Data shown:
"""

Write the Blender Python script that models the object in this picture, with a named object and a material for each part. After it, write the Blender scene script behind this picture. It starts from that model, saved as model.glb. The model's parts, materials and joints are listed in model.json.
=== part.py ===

"""
"""

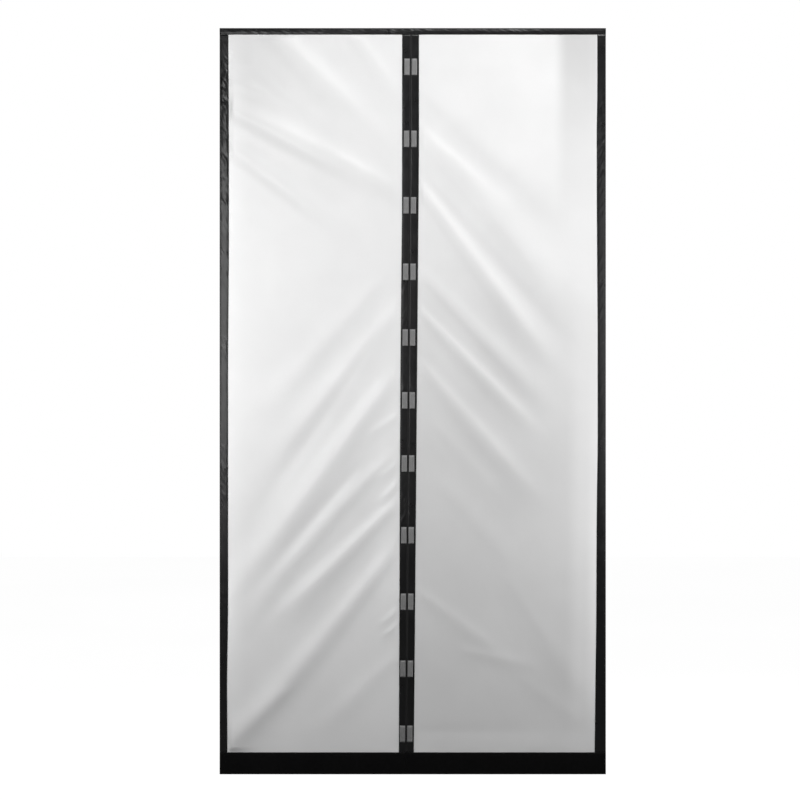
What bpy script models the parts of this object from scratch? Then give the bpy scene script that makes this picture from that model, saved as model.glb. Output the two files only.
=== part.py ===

"""
"""

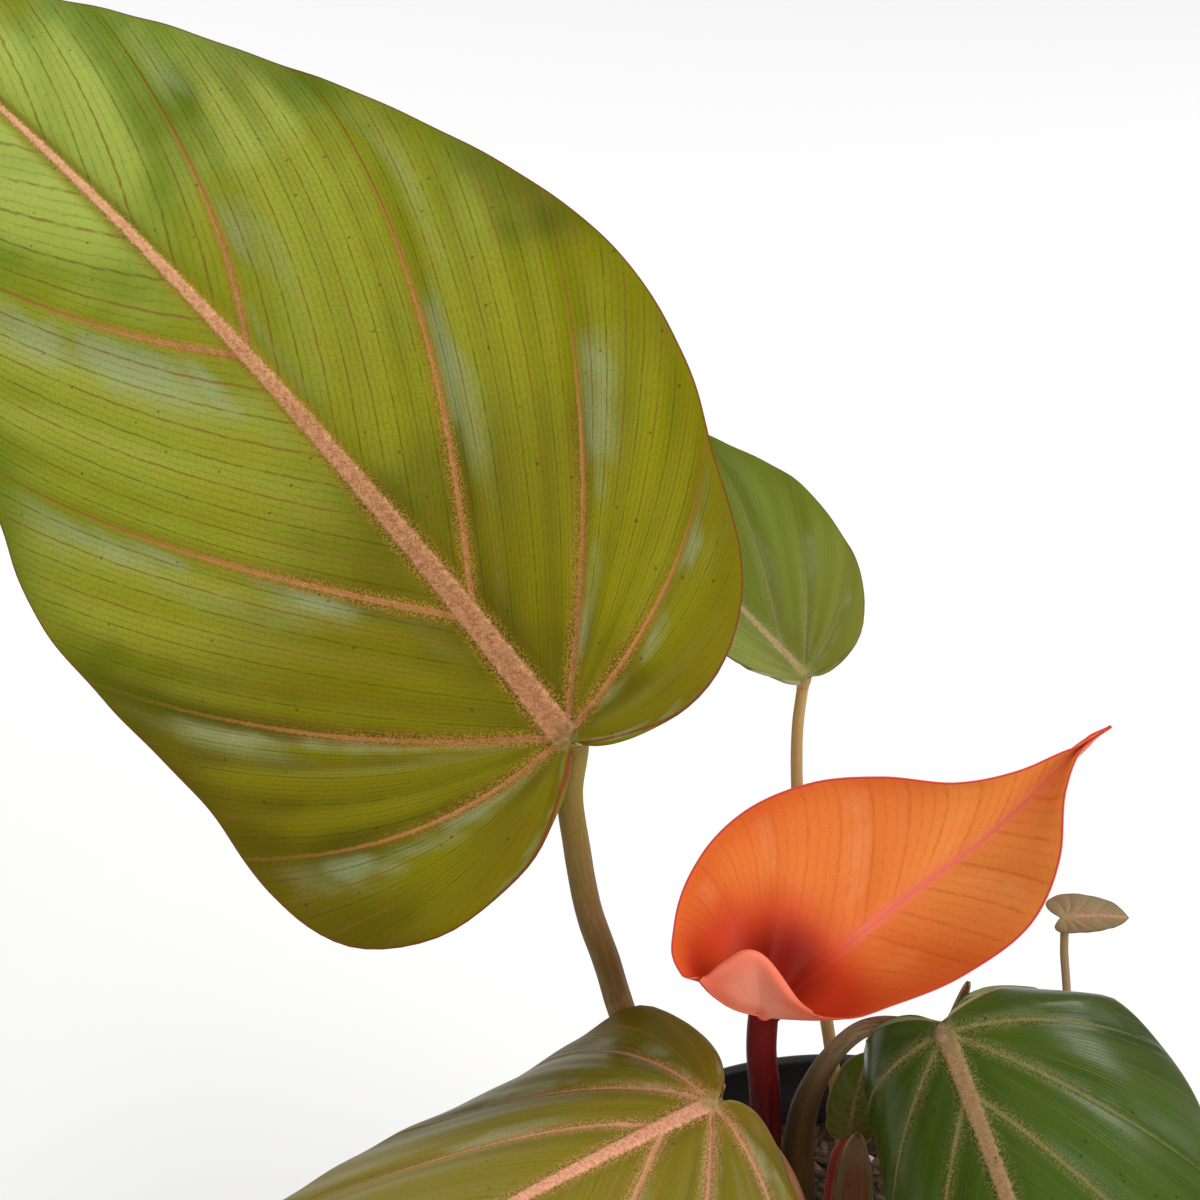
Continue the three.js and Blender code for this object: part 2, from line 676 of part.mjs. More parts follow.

"""

Problem details:
Copy out every line of the listing that includes the string "from".

Result below:
Write the Blender Python script that models the object in this picture, with a named object and a material for each part. After it, write the Blender scene script behind this picture. It starts from that model, saved as model.glb. The model's parts, materials and joints are listed in model.json.
What bpy script models the parts of this object from scratch? Then give the bpy scene script that makes this picture from that model, saved as model.glb. Output the two files only.
Continue the three.js and Blender code for this object: part 2, from line 676 of part.mjs. More parts follow.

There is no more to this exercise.